2. Yes. IMO it runs too long after turning off a tool, but that's personal preference.
3. It's absolutely NOT noisier than the Fein or Festool. In fact, 1dB is imperceptible.
4. Yes. I feel like the hose should have been better, but even with my aftermarket hose I'm considerably under the cost of a comparable Fein or Festool vac.

A few details weren't to my liking which is why I gave it 4 stars. But, on the whole I'm very impressed with this vac. Again: There are a few minor negatives, but my experience has been overwhelmingly positive.
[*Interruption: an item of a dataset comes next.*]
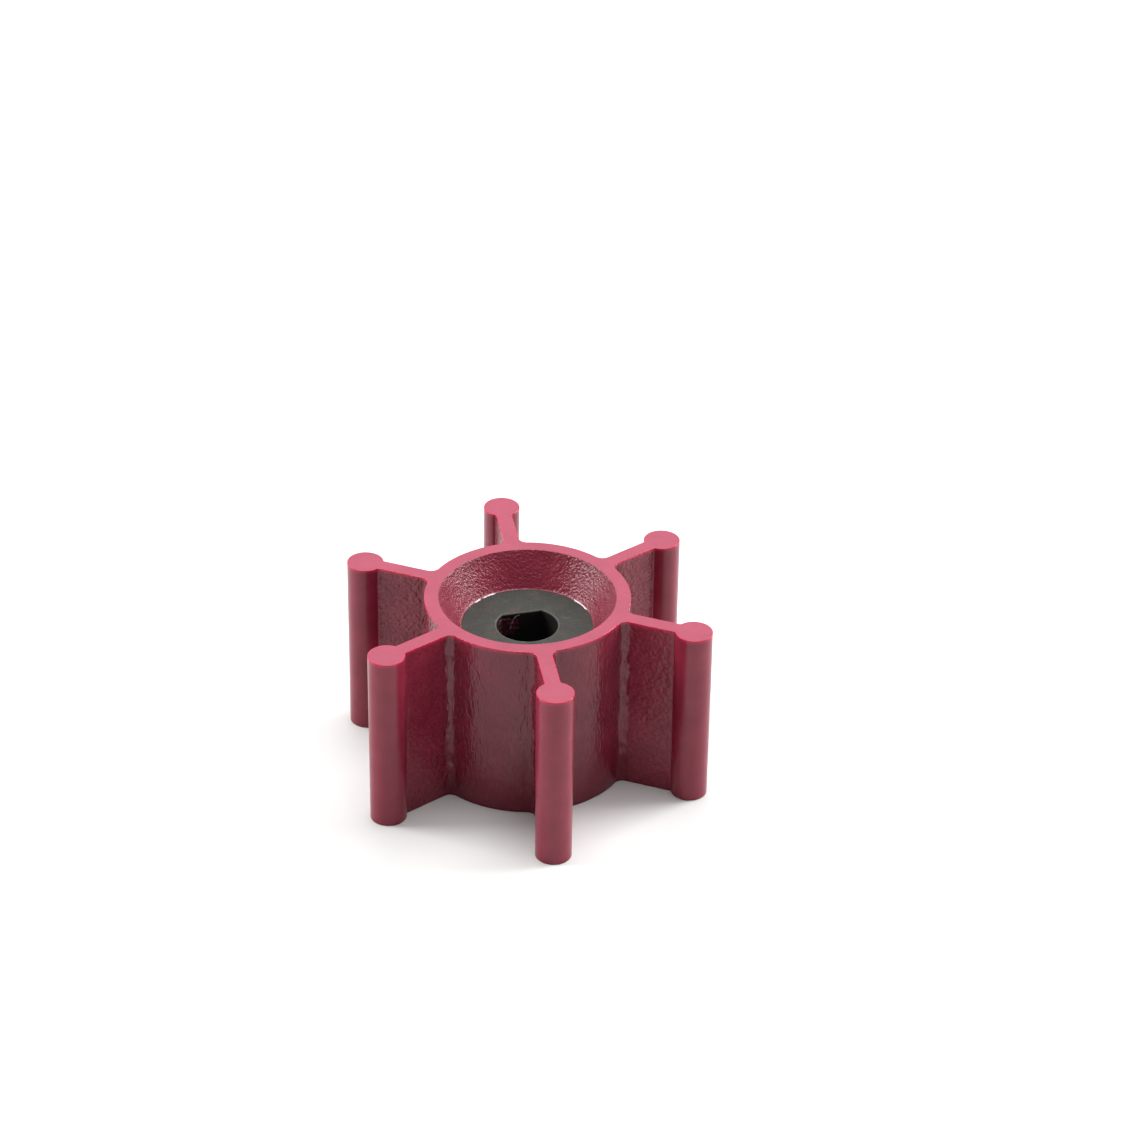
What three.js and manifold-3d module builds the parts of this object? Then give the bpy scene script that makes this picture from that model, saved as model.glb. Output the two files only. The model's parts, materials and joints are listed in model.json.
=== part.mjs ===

For me, cost and value are critical components to a tool purchase. I hope my experience can be helpful to someone else considering a new dust extractor. If you didn't appreciate it, no worries. Have a great day.


----------



## lj61673

Just thought it was interesting how you didn't compare apples to apples in your review. Add the HEPA option(which the Festool has as standard) to the Dewalt and the cost is right up there with Festool.
At that point the decision becomes easy…


----------



## Cory

lj61673: I think I was comparing apples to apples. All three vacs have similar features. If I add the HEPA filter to the DeWalt for $98 it's still quite a bit cheaper than the Festool ($300 vs. $575 for a CT26). Clearly they're different, but isn't that the point of the review? To give people a barometer to make their own choice based on costs/features/impressions?


----------



## lj61673

The point of the review is to put a tool through its paces and report how well it performs with no regard to price, not how well it performs compared to a more expensive model. That's a COMPARISON, not a review.
A review is strictly a mechanical evaluation of function and ease of use. Does the vac have good suction? does it operate smoothly and quietly?, are the controls intuitive and easy to decipher?, are the components well made? is the finish high quality? can the tool stand up to everyday use? is the power cord the correct gauge and length? etc..
Those are the questions that make up an intelligent review IMHO.
Maybe this site needs a COMPARISON section….


----------



## Cory

Thanks for your input. Like most on this site, I'm not an engineer or professional product tester. Just a guy who is trying to buy a tool I can count on and get the most bang for my buck. This is the best vac for the money I've ever used, and I've used 'em all.


----------



## lj61673

Tell me, if you bought this vac for half the price on Craigslist would you give it a better review? would it be a better tool? of course not, its the same tool regardless of the cost. 
That's why I laugh at all these Harbor Freight reviews.."you know at $1.99 these clamps aren't so bad" blah blah blah…if they break after 1 use they are garbage NO MATTER what they cost.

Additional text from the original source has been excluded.